人物を写すならCanonだよねと言いたい
台風がおそらく通り過ぎたころ、終戦記念日の正午のサイレンが鳴った。
ちょうどそのときタブレットで作業をしていたが手を止め、1分間の黙祷をした。
タブレット画面に興味津々でずっとわたしの隣にくっついていた子が、何事かと見上げてくる。
「あなたの生きるこれからがずっと平和でありますようにってお願いしたんだよ」と言うと、子はニカッと笑って両手を挙げ、テーブルをバンバン叩いた。
この日は、お盆で佐世保に帰省していた親友と、共通の友人の家を訪ねる予定だった。
その友人は4月に子どもをもうけた。いわば平成最後のベビーである。
SNSの投稿ではかなり立派な成長っぷりを披露してくれていたので、会うのがとても楽しみだった。
この女たち3人で集まるのはおそらく初めてだ。
中学校が同じではあったが学年もクラスも違う仲だった。その後通った高校も違っていたが、唯一の共通項といえば演劇部に所属していたということだった。
高校の枠を超えた交流が盛んな時期で、よく互いに顔を合わせていた。
まさか全員で互いに自分の子をお披露目することになろうとは、当時はとても想像できなかっただろう。
台風がまだ去るの去っとらんのというタイミングだったので、なかなかお出掛けに出られず、窓の外を見てようすを伺っていた。
とりあえず家族の車が使えるようになった時間に家を出ることにした。
雨風が一層強まり、親友は「もっと早くに行けばよかったかな」と言っていたが、何時に行ってもたぶん変わらなかっただろう。
なんとか友人の家に到着したころには、少しだけ雨が弱まっていた。
たしか以前訪れたのは、友人が臨月のときだっただろうか。
平成ベビーから令和ベビーかどちらだとうという話をしていた気がする。
友人の子はとても大きく成長していて、まだ3ヶ月だというのにわが子と体重がほとんど変わらなかった。

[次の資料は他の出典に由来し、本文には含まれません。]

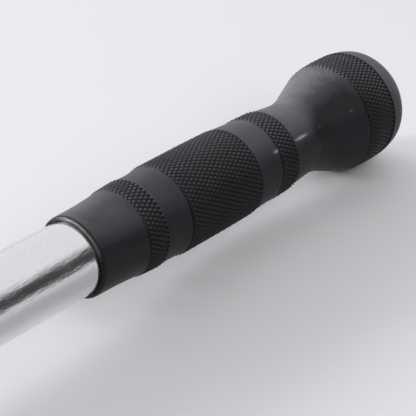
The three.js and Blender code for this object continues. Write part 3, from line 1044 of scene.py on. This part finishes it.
def build_eye(steel, nylon):
    forged = metal_material(
        "forged_plating", (0.83, 0.84, 0.86), (0.64, 0.65, 0.67), (0.1, 0.26), 260, (1, 1, 1), 0.00006
    )
    finish_piece("hanging_eye", on_hanger(eye_mesh()), forged, "eye", "eye_chrome", "swivel_eye",
                 sharp_angle=35)
    bore = SHANK_RADIUS + FIXED_GAP
    under_nut = washer("under_nut", reach("nut_washer", HANG), bore, radius_of("nut_washer", HANG))
    finish_piece("nut_plain_washer", on_hanger(under_nut), steel, "eye", "screw_steel", "nut_washer")
    finish_piece("nylon_lock_nut", on_hanger(lock_nut_mesh()), steel, "eye", "screw_steel", "lock_nut",
                 sharp_angle=25)
    outer = radius_of("lock_nut_ring", HANG)
    locking = washer("locking", reach("lock_nut_ring", HANG), bore, outer, soft=0.4)
    finish_piece("nut_nylon_ring", on_hanger(locking), nylon, "eye", "washer_nylon", "lock_nut_ring")


# ---------------------------------------------------------------- stage

def make_camera():
    data = bpy.data.cameras.new("camera")
    data.lens = CAMERA_LENS
    data.sensor_width = CAMERA_SENSOR
    data.clip_start = 0.01
    camera = linked("camera", data)
    camera.location = MOUTH + CAMERA_OFFSET
    camera.rotation_mode = "QUATERNION"
    camera.rotation_quaternion = CAMERA_FORWARD.to_track_quat("-Z", "Y")
    bpy.context.scene.camera = camera


def make_lights():
    """The low key throws the long shadow, the back light brightens the rubber's upper side, and the front
    light brightens the floor under the grip. The back light is kept out of reflections, where it would draw
    a line along the tube."""
    target = MOUTH + SIDE * 80 * MM
    for name, (azimuth, elevation, distance, size, radiance) in LIGHTS.items():
        turn, rise = math.radians(azimuth), math.radians(elevation)
        flat = math.cos(rise)
        towards = Vector((flat * math.cos(turn), flat * math.sin(turn), math.sin(rise)))
        data = bpy.data.lights.new(name, "AREA")
        data.shape = "DISK"
        data.size = size
        data.energy = radiance * math.pi * math.pi * (size / 2) ** 2
        data.color = TINT
        light = linked(name, data)
        light.location = target + towards * distance
        light.rotation_mode = "QUATERNION"
        light.rotation_quaternion = towards.to_track_quat("Z", "Y")
        light.visible_camera = False
        light.visible_glossy = name != "back"


def make_world():
    """A soft ceiling, brighter away from the camera, a bright wall behind the bar, a strip along the
    horizon and a dim band elsewhere. The camera itself sees a plain backdrop."""
    world = bpy.data.worlds.new("studio")
    bpy.context.scene.world = world
    world.use_nodes = True
    nodes, links = world.node_tree.nodes, world.node_tree.links
    direction = nodes.new("ShaderNodeTexCoord").outputs["Generated"]
    split = nodes.new("ShaderNodeSeparateXYZ")
    links.new(direction, split.inputs["Vector"])
    overhead = ranged(nodes, links, split.outputs["Z"], *CEILING_FADE, 0, 1)
    level = ranged(nodes, links, split.outputs["X"], *NEAR_TO_FAR, CEILING_NEAR, CEILING_FAR)
    ceiling = maths(nodes, links, "MULTIPLY", overhead, level)
    azimuth = math.radians(WALL_AZIMUTH)
    towards = nodes.new("ShaderNodeVectorMath")
    towards.operation = "DOT_PRODUCT"
    links.new(direction, towards.inputs[0])
    towards.inputs[1].default_value = (math.cos(azimuth), math.sin(azimuth), 0)
    wall = ranged(nodes, links, towards.outputs["Value"], *WALL_FADE, DIM, WALL)
    level = maths(nodes, links, "MAXIMUM", ceiling, wall)
    horizon = ranged(nodes, links, split.outputs["Z"], *HORIZON_FADE, 0, HORIZON)
    level = maths(nodes, links, "MAXIMUM", level, horizon)
    colour = mixed(nodes, links, level, (0.0, 0.0, 0.0), TINT)
    backdrop = nodes.new("ShaderNodeLightPath").outputs["Is Camera Ray"]
    colour = mixed(nodes, links, backdrop, colour, BACKDROP)
    links.new(colour, nodes["Background"].inputs["Color"])


def make_floor():
    bm = bmesh.new()
    bmesh.ops.create_grid(bm, x_segments=1, y_segments=1, size=30)
    floor = linked("floor", mesh_from("floor", bm))
    floor.data.materials.append(floor_material())


def main():
    bpy.context.scene.view_settings.view_transform = "Standard"
    make_camera()
    make_lights()
    make_world()
    make_floor()
    steel = metal_material(
        "zinc_steel", (0.5, 0.51, 0.53), (0.36, 0.37, 0.39), (0.25, 0.45), 1200, (1, 1, 0.3), 0.00002
    )
    nylon = plastic_material("natural_nylon", (0.8, 0.78, 0.72), (0.7, 0.66, 0.56), (0.35, 0.5), 0.00002)
    bronze = metal_material(
        "sintered_bronze", (0.6, 0.4, 0.2), (0.36, 0.22, 0.1), (0.28, 0.5), 2400, (1, 1, 1), 0.00003
    )
    build_bar(steel, nylon)
    build_stirrup(bronze)
    build_eye(steel, nylon)


main()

表情もかなり豊かになっていて、親友とわたしはしばらくその笑顔に夢中になっていた。
友人はカメラを取り出した。最近購入し、愛用しているのだという。
わたしは「やはり人物を写すならCanonだよね」とまるでカメラに詳しい人であるかのように言った。
それにしても素晴らしい。
ちなみにわたしも子と一緒に写してもらったが、明治安田生命のCMみたいで感動で泣きそうになった。
ないものねだりにスイッチが入り、カメラがとてもほしくなってしまった。
母親の立場からすると、子どもの写真は撮ったり撮られたりするけれども、自分の写真はなかなか残らない。
アルバムを見返して悲しくなったりするものだが、こうして形に残してくれるのはとても嬉しい。
しかもわたしのほうから「撮って撮って!」とお願いすることなくそうしてもらえるのが有難い。
われながら結構面倒くさい人間である。
楽しい時間はあっという間に過ぎ、すっかり夕飯どきまで居座ってしまったので、わたわたと帰った。
親友を実家まで送り届けたが、明日には福岡に戻らねばならないという。
お盆やすみはあっという間だった。
やはり独身の時よりフットワークは重くなってしまったが、こうしてどうにか時間を割いて会う時間はより貴重なものになった。
またの再会を伝え、その場を後にする。
この頃夫を職場へ迎えに行く際、短い時間であればお義母さんに子を見てもらえるようになった。
やはり子をチャイルドシートに乗せるという一手間がないだけで、かなり行動のテンポが速くなる。
このあいだに、子は次々と新しい遊びのバリエーションを増やしていく。
階段上りもその1つで、ロッククライミングよろしく一段一段を登っていくさまはつい拳を握りしめて応援したくなる。
同じ運動をしようと思っても、きっとスタミナ切れしてしまうことだろう。
徐々に引き締まっていく子の体を見つめながら、ふと、自分のだらしない腹部に目線を落とし、わたしはガックリうなだれてしまうのだった。